Chicago Resiliency Fund – Is/Was is for real???

By Terry Savage on July 17, 2020 | Wild Card

I was trying to help a family in-need apply for the Chicago fund for undocumented residents that opened on 6/22. As you may have heard it was quite sad that people had to call for hours and days on end without ever getting through or sometimes getting hung up on. Now all of the organizations say “not taking applications”. Do you know if this was for real or a scam ala “the Chicago way”? It seemed so poorly organized and caused so much stress and hardship for people who are already dealing with such challenging situations. Thanks for any insight!
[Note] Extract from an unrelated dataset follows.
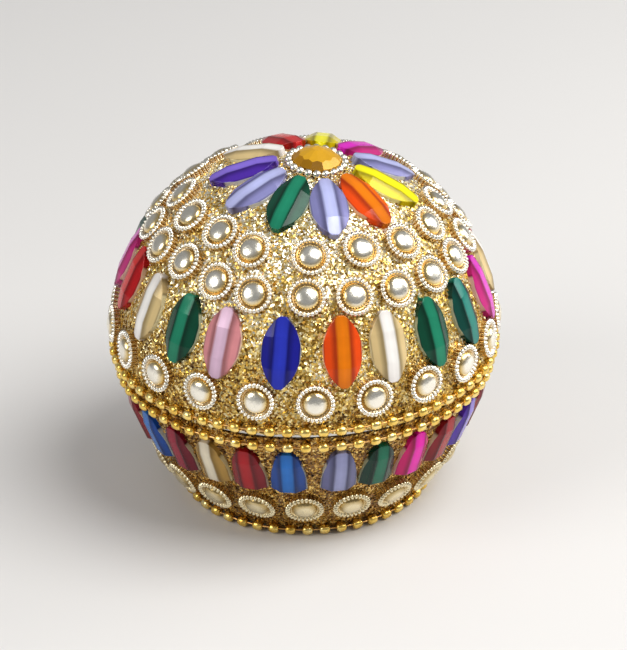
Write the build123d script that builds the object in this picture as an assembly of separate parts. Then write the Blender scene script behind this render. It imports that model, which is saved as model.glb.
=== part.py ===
from build123d import *
import math
import os

# A round sweet box in two spun metal halves, covered in glittering lac.
# Millimetres, +Z up. The origin is the centre of the flat underside, and the front faces -Y.
os.makedirs("parts", exist_ok=True)

# Both halves are spun from one sheet, and the lid's rim rests on the base's shoulder.
SHEET = 0.8
SHOULDER = 29.0

# Lid: a half ball with a short straight skirt under it. Its lac stops short of the rim.
LID_RADIUS = 36.5
LID_SKIRT = 3.7
LID_LAC = 1.6
LID_BARE_EDGE = 0.9
CROWN_CAP = 2.0

# Base: a bowl whose side is one long curve, with a neck that the lid slides over. Its lac ends a
# little inside the lid's and a little under the shoulder.
BASE_LAC = 1.0
BASE_STEP = 0.5
BASE_BARE_EDGE = 0.5
BOWL_CURVE = 90.0
UNDERSIDE_RADIUS = 21.0
FOOT_CORNER = 0.9
NECK_CLEARANCE = 0.4
NECK_RISE = 5.5

# The turned pieces are drawn with flats, fine enough to read as round.
FLATS = 32
DOME_STEPS = 7
BOWL_STEPS = 3
SEAT_GAP = 0.02

# Ball chains: the beads, their spacing, and how far the chains lie above the shoulder, under it
# and above the underside.
BEAD_WIDTH = 1.8
BEAD_LENGTH = 1.9
BEAD_PITCH = 3.35
LID_CHAIN_RISE = 1.85
BASE_CHAIN_DROP = 2.0
FOOT_CHAIN_RISE = 1.2

# Pressed metal studs.
STUD_WIDTH = 7.6
STUD_EDGE = 1.8
STUD_HEIGHT = 2.3
STUD_CROWN = 4.6
STUD_SIDES = 8

# Faceted acrylic stones: the boat-shaped ones of the lid and the arched ones of the base. Each has
# a level table along its middle, slopes down to a thin girdle and falls away to its blunt tips.
BOAT_LENGTH = 13.6
BOAT_WIDTH = 7.5
ARCH_LENGTH = 10.4
ARCH_WIDTH = 7.0
STONE_TIP = 1.2
STONE_HEIGHT = 1.7
STONE_GIRDLE = 0.5
STONE_TABLE = 3.0
STONE_LEVEL = 3.0
STONE_FALL = 0.7
EDGE_CUTS = 4

# Crown of the lid: a round stone in a ring of beads, with petals around it.
JEWEL_WIDTH = 9.2
JEWEL_HEIGHT = 3.2
JEWEL_GIRDLE = 1.1
JEWEL_TABLE = 4.6
JEWEL_SIDES = 12
CROWN_BEADS = 20
CROWN_BEAD = 1.4

# Rows of the lid, laid by hand from the chain upwards, the petals from the crown outwards. Each has
# its clearance from what lies before it, less than none where tips reach in between studs, where
# its first item sits, in steps of the row, how far the row leans to the right and to the front,
# and how far single items lie off their places (turn, rise).
LOW_ROW = dict(clear=0.78, first=-3.827, lean=(0.7, -0.6))
BOAT_ROW = dict(clear=-0.2, first=-4.474, lean=(2.3, 1.2),
                nudged={0: (0.0, 1.4), 3: (-1.9, 0.0), 5: (2.0, 0.4)})
MIDDLE_ROW = dict(clear=-0.85, first=-4.06, lean=(3.0, 0.5),
                  nudged={1: (0.0, 1.0), 3: (-2.0, -0.6)})
HIGH_ROW = dict(clear=0.1, first=-4.004, lean=(3.1, 0.4),
                nudged={2: (0.0, 1.2), 3: (-3.8, -0.4), 5: (0.8, 1.2)})
PETAL_ROW = dict(clear=1.05, first=-0.6875, lean=(4.6, 2.4), nudged={2: (0.0, 0.4)})
CROWN_PLACE = dict(number=1, latitude=90.0, first=0.0, lean=(4.6, 2.4))

# Rows of the base, from its upper chain downwards, and after which item of a row a wider space
# follows, in degrees.
ARCH_ROW = dict(clear=0.45, first=-5.4455, wider=(5, 3.5))
BASE_STUD_ROW = dict(clear=1.85, first=-3.056)

# The least room between the items of a row. The three lower rows of the lid stand in columns, so
# that the boat-shaped stones' tips reach in between the studs.
COLUMN_ROOM = 1.05
HIGH_ROOM = 1.7
PETAL_ROOM = 0.2
ARCH_ROOM = 0.2
BASE_STUD_ROOM = 1.1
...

BTW, I love listening to you on WGN and have been a long time reader of your columns.
https://resurrectionproject.org/chicagofund/

Terry Says

The Chicago Small Business Resiliency Fund was a joint project of the City Treasurer and the Mayor’s office.

They took applications until the end of April, then passed them on to various civic organizations to choose the ultimate recipients and administer the distribution of money. Maximum loan size was $50,000 each. And the business had to have annual revenues of less than $3 million in 2019, demonstrate a 235% decrease in revenue due to Covid, employ from 1-50 workers, and half the loan amount was to be used to hire or retain employees.

Treasurer Ervin’s portion of the project was known as the Catalyst Fund, which had $25 million to distribute. The money from this fund went to four organizations:
Accion $10M
Community Reinvestment Fund (CRF USA) $10M
Chicago Neighborhood Initiatives Microfinance Group (MFG) $1M
Illinois Facilities Fund $4M

It is expected that when all the $25 is disbursed, more than 1,000 loans will be made to the city’s low income and minority businesses.

These four groups have deployed some, but not all of the money at this time. For example, at latest count, Accion has deployed $6 million via 255 loans. They are focusing on low to moderate income areas.
It is expected that the actual loan recipients will be identified when the funding is finished at the end of the month. The Treasurer has promised a full report.

The Mayor’s office has been distributing the additional money in the Resiliency fund — some of which was contributed by Goldman Sachs and other private funders.

On June 10th the Mayor announced the Resurrection Project. It said that $5 million from the Resiliency fund would go to help individual citizens.
“CHICAGO – Mayor Lori E. Lightfoot, The Resurrection Project and Open Society Foundations today announced the “Chicago Resiliency Fund” – an up to $5 million cash assistance program to support the more than 300,000 Chicago residents who were excluded from federal stimulus aid in response to COVID-19. This fund will provide $1,000 per household for eligible Chicagoans, which includes, but is not limited to, undocumented individuals, mixed-status families, dependent adults and returning residents.